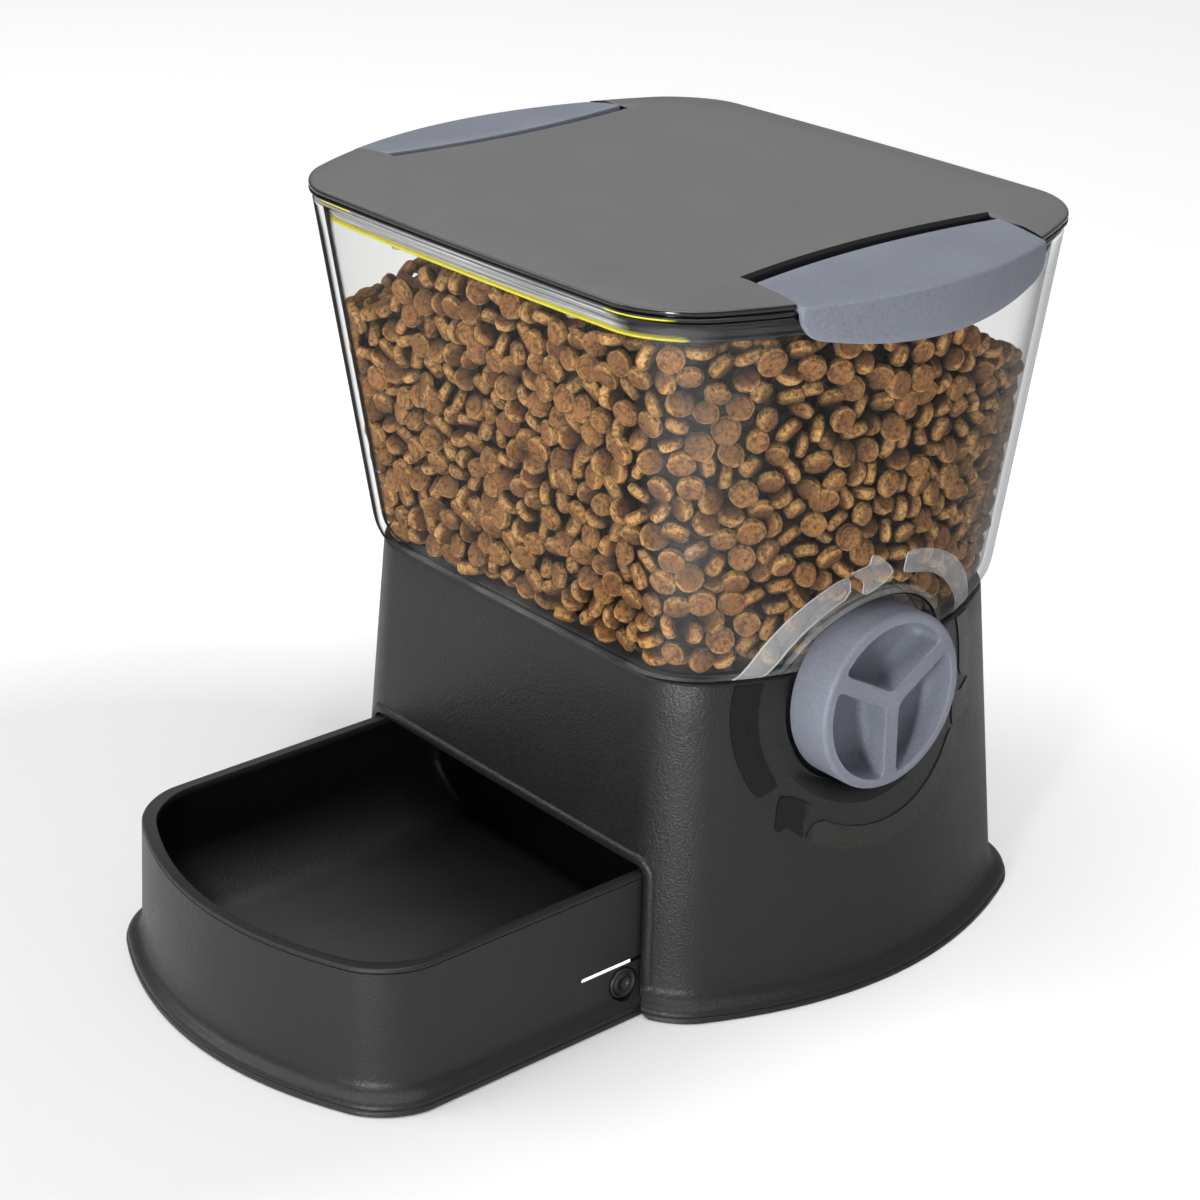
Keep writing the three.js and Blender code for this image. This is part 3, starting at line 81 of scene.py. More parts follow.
# Outlines seen from above
Outline = namedtuple("Outline", "half_width half_depth front_bow side_bow corner shift")
BowlOutline = namedtuple("BowlOutline", "half_width front sag corner")
TOWER_FOOT = Outline(103.1, 98.8, 0.5, 31, 16.3, -1.2)
TOWER_TOP = Outline(90.6, 84.3, 0.5, 30.4, 15.2, 0)
HOPPER_BASE = Outline(91.2, 87.5, 0.5, 30.4, 15.2, 0)
HOPPER_TOP = Outline(104.8, 104.7, 1.6, 33.6, 19.4, 0)
BOWL_RIM = BowlOutline(85.4, -203.6, 25, 16.3)
BOWL_FOOT = BowlOutline(93, -210.1, 27.6, 16.3)
CORNER_PULL = 0.56
FRONT_STEPS = 6
CORNER_STEPS = 10
SIDE_STEPS = 10

# Fits
SEAT = 0.3
SLIP = 0.8
OVERRUN = 3
SCREW_HOLE = 1.8

# Tower
TOWER_WALL = 2.8
FOOT_FLARE = 4.8
TOWER_EDGE = 1.2
SLOT_CORNER = 5
SLOT_TOP_GAP = 3
SLOT_DEPTH = 48
SLOT_FOOT_BEND = 6.5
BEAD_WIDTH = 4
BEAD_LOW = 8
COLUMN_RADIUS = 8
COLUMN_HOLE_DEPTH = 9
FOOT_PLUG, FOOT_PLUG_DEPTH = 3.3, 4
DECK_TOP = 76.4
DECK_THICK = 2.4
POCKET_X = KNOB_BACK_X - 1
TOWER_POCKET = KNOB_RADIUS + 2.3
POCKET_FILLET = 8.5
POCKET_WALL_LOW = 30
NOTCH_RADIUS = 9.8

# Hopper
HOPPER_WALL = 2.5
HOPPER_ROUND = 11
HOPPER_TUCK = 3.4
HOPPER_LEDGE = 12
BEND_STEPS, WALL_STEPS = 9, 13
FOOD_FLOOR = TOWER_HEIGHT + SEAT + HOPPER_WALL
SPIGOT_DEPTH = 7
SPIGOT_WALL = 2.2
SPIGOT_EASE = 0.4
RIM_EDGE = 0.5
HOPPER_ARCH = KNOB_RADIUS + 4.3
RIDGE_BELOW, RIDGE_HEIGHT, RIDGE_RISE, RIDGE_HALF_LENGTH = 10, 2, 0.6, 24

# Bowl
BOWL_RIM_Z = 55.4
BOWL_BACK = -58
BOWL_WALL = 2.6
BOWL_RIM_WIDTH = 4.5
BOWL_RIM_DROP = 4
BOWL_FLOOR = 9
BOWL_FLOOR_THICK = 2.5
BOWL_BACK_TOP = 41
BOWL_BACK_RIM = 13
BOWL_BACK_CORNER = 4
SLOPE_TOP = 28
SLOPE_INSET = 31
CATCH_FRONT, CATCH_BACK, CATCH_LOW, CATCH_HIGH = -121, -88.5, 4.8, 20.4
CATCH_SLIT = 1.9
CATCH_GAP = 0.12
BUTTON_ROOT = 1.6
DISH_GAP, DISH_DEPTH = 0.6, 0.9
CATCH_THICK = 2.2
BUTTON_Y, BUTTON_Z, BUTTON_RADIUS = -101.2, 13.4, 6.2
LINER_BACK = -97
LINER_HALF = 0.6
BOWL_BOSS, BOWL_PLUG, BOWL_PLUG_DEPTH = 6, 2.5, 3
BOWL_BOSS_X = 42
BOWL_BOSS_YS = (-185, -82)

# Lid and latches
LID_OUTLINE = Outline(105.7, 105.6, 1.6, 33.6, 19.4, 0)
LID_LOW_Z = RIM_Z + 4.4
LID_TOP_Z = LID_LOW_Z + 4
LID_CROWN = 1
SKIRT_Z = RIM_Z + 1.8
LID_SKIRT = 6.5
LIP_LOW = RIM_Z - 5.7
LIP_HIGH = RIM_Z + 2.3
LID_SHELL = 2.2
LID_POST = 4.2
LID_WIDEST = LID_OUTLINE.half_width + LID_OUTLINE.side_bow
LATCH_HALF_LENGTH = 60
LATCH_ROOM = LATCH_HALF_LENGTH + 0.5
LATCH_BULGE = 5.5
PAD_INNER_X = LID_WIDEST - 32
CUT_INNER_X = PAD_INNER_X - 6
LATCH_PROUD = 2.6
LATCH_WALL = 2.2
LATCH_DROP = 19
LATCH_END_LIFT = 8
LATCH_CORNER = 7
LATCH_TOP_Z = LID_TOP_Z + LID_CROWN / 2
LATCH_FLOOR_Z = SKIRT_Z + 1.2
LATCH_PIN_X = LID_WIDEST - 31.7
LATCH_PIN_Z = LATCH_TOP_Z - 5.5
LATCH_KNUCKLE = 3.1
LATCH_PIN = 1.5
LATCH_PIN_END = 62.3
LATCH_KNUCKLE_END = 45
HOOK_DROP = 15
WELL_FLOOR_Z = LATCH_PIN_Z - 5.7
WELL_OUTER_X = LATCH_PIN_X + 4.4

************

*EXERCISE BRIEF:*
Give back all the data exactly as written.

*WRITTEN RESPONSE:*
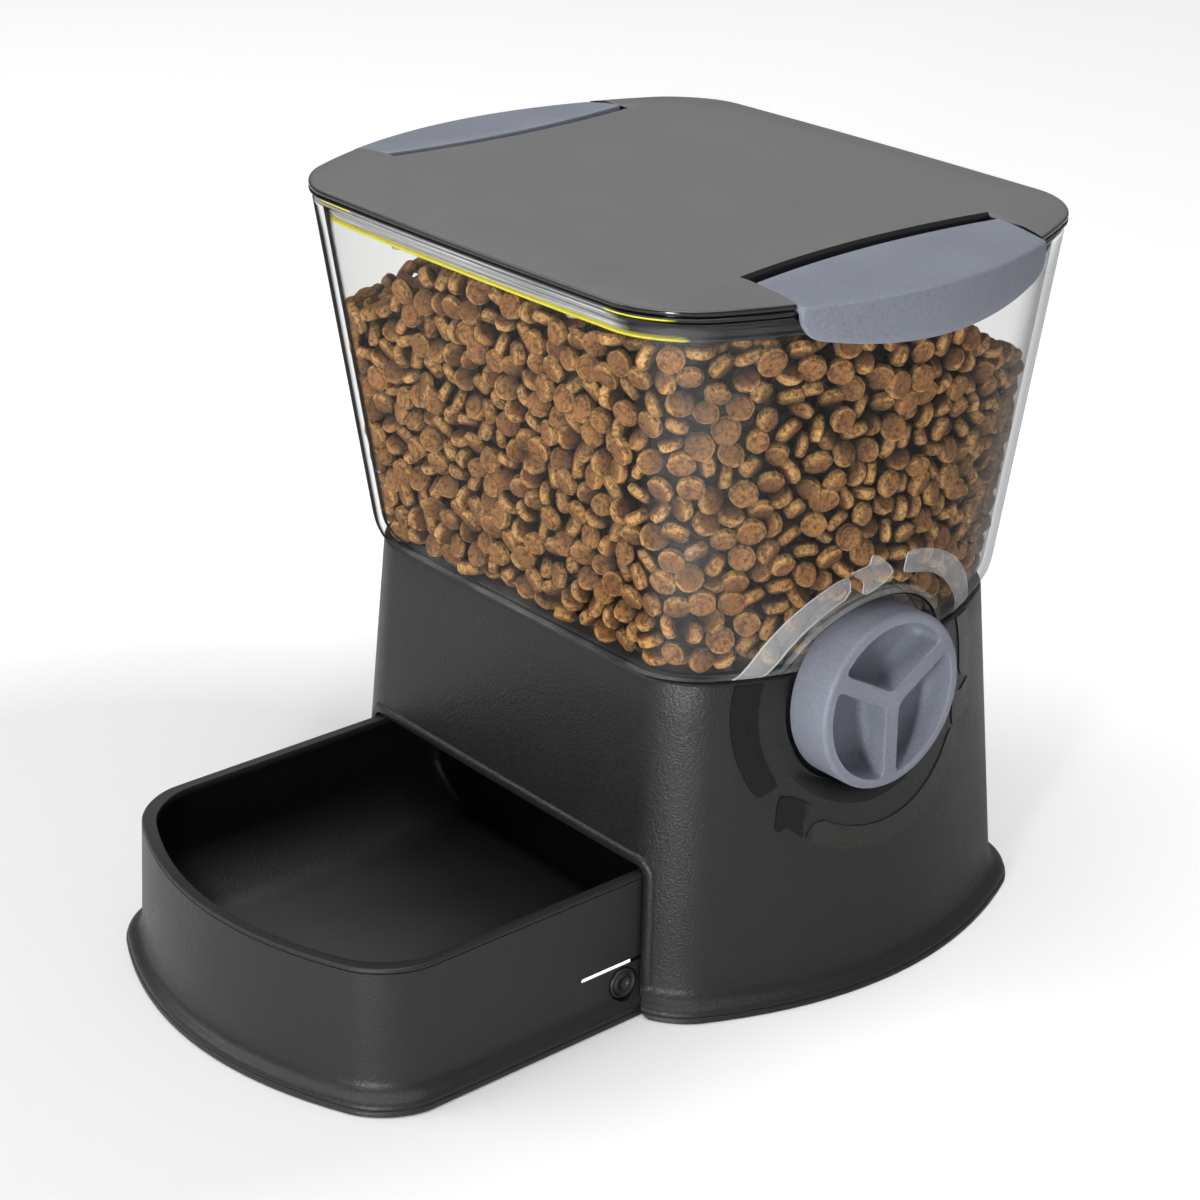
Keep writing the three.js and Blender code for this image. This is part 3, starting at line 81 of scene.py. More parts follow.
# Outlines seen from above
Outline = namedtuple("Outline", "half_width half_depth front_bow side_bow corner shift")
BowlOutline = namedtuple("BowlOutline", "half_width front sag corner")
TOWER_FOOT = Outline(103.1, 98.8, 0.5, 31, 16.3, -1.2)
TOWER_TOP = Outline(90.6, 84.3, 0.5, 30.4, 15.2, 0)
HOPPER_BASE = Outline(91.2, 87.5, 0.5, 30.4, 15.2, 0)
HOPPER_TOP = Outline(104.8, 104.7, 1.6, 33.6, 19.4, 0)
BOWL_RIM = BowlOutline(85.4, -203.6, 25, 16.3)
BOWL_FOOT = BowlOutline(93, -210.1, 27.6, 16.3)
CORNER_PULL = 0.56
FRONT_STEPS = 6
CORNER_STEPS = 10
SIDE_STEPS = 10

# Fits
SEAT = 0.3
SLIP = 0.8
OVERRUN = 3
SCREW_HOLE = 1.8

# Tower
TOWER_WALL = 2.8
FOOT_FLARE = 4.8
TOWER_EDGE = 1.2
SLOT_CORNER = 5
SLOT_TOP_GAP = 3
SLOT_DEPTH = 48
SLOT_FOOT_BEND = 6.5
BEAD_WIDTH = 4
BEAD_LOW = 8
COLUMN_RADIUS = 8
COLUMN_HOLE_DEPTH = 9
FOOT_PLUG, FOOT_PLUG_DEPTH = 3.3, 4
DECK_TOP = 76.4
DECK_THICK = 2.4
POCKET_X = KNOB_BACK_X - 1
TOWER_POCKET = KNOB_RADIUS + 2.3
POCKET_FILLET = 8.5
POCKET_WALL_LOW = 30
NOTCH_RADIUS = 9.8

# Hopper
HOPPER_WALL = 2.5
HOPPER_ROUND = 11
HOPPER_TUCK = 3.4
HOPPER_LEDGE = 12
BEND_STEPS, WALL_STEPS = 9, 13
FOOD_FLOOR = TOWER_HEIGHT + SEAT + HOPPER_WALL
SPIGOT_DEPTH = 7
SPIGOT_WALL = 2.2
SPIGOT_EASE = 0.4
RIM_EDGE = 0.5
HOPPER_ARCH = KNOB_RADIUS + 4.3
RIDGE_BELOW, RIDGE_HEIGHT, RIDGE_RISE, RIDGE_HALF_LENGTH = 10, 2, 0.6, 24

# Bowl
BOWL_RIM_Z = 55.4
BOWL_BACK = -58
BOWL_WALL = 2.6
BOWL_RIM_WIDTH = 4.5
BOWL_RIM_DROP = 4
BOWL_FLOOR = 9
BOWL_FLOOR_THICK = 2.5
BOWL_BACK_TOP = 41
BOWL_BACK_RIM = 13
BOWL_BACK_CORNER = 4
SLOPE_TOP = 28
SLOPE_INSET = 31
CATCH_FRONT, CATCH_BACK, CATCH_LOW, CATCH_HIGH = -121, -88.5, 4.8, 20.4
CATCH_SLIT = 1.9
CATCH_GAP = 0.12
BUTTON_ROOT = 1.6
DISH_GAP, DISH_DEPTH = 0.6, 0.9
CATCH_THICK = 2.2
BUTTON_Y, BUTTON_Z, BUTTON_RADIUS = -101.2, 13.4, 6.2
LINER_BACK = -97
LINER_HALF = 0.6
BOWL_BOSS, BOWL_PLUG, BOWL_PLUG_DEPTH = 6, 2.5, 3
BOWL_BOSS_X = 42
BOWL_BOSS_YS = (-185, -82)

# Lid and latches
LID_OUTLINE = Outline(105.7, 105.6, 1.6, 33.6, 19.4, 0)
LID_LOW_Z = RIM_Z + 4.4
LID_TOP_Z = LID_LOW_Z + 4
LID_CROWN = 1
SKIRT_Z = RIM_Z + 1.8
LID_SKIRT = 6.5
LIP_LOW = RIM_Z - 5.7
LIP_HIGH = RIM_Z + 2.3
LID_SHELL = 2.2
LID_POST = 4.2
LID_WIDEST = LID_OUTLINE.half_width + LID_OUTLINE.side_bow
LATCH_HALF_LENGTH = 60
LATCH_ROOM = LATCH_HALF_LENGTH + 0.5
LATCH_BULGE = 5.5
PAD_INNER_X = LID_WIDEST - 32
CUT_INNER_X = PAD_INNER_X - 6
LATCH_PROUD = 2.6
LATCH_WALL = 2.2
LATCH_DROP = 19
LATCH_END_LIFT = 8
LATCH_CORNER = 7
LATCH_TOP_Z = LID_TOP_Z + LID_CROWN / 2
LATCH_FLOOR_Z = SKIRT_Z + 1.2
LATCH_PIN_X = LID_WIDEST - 31.7
LATCH_PIN_Z = LATCH_TOP_Z - 5.5
LATCH_KNUCKLE = 3.1
LATCH_PIN = 1.5
LATCH_PIN_END = 62.3
LATCH_KNUCKLE_END = 45
HOOK_DROP = 15
WELL_FLOOR_Z = LATCH_PIN_Z - 5.7
WELL_OUTER_X = LATCH_PIN_X + 4.4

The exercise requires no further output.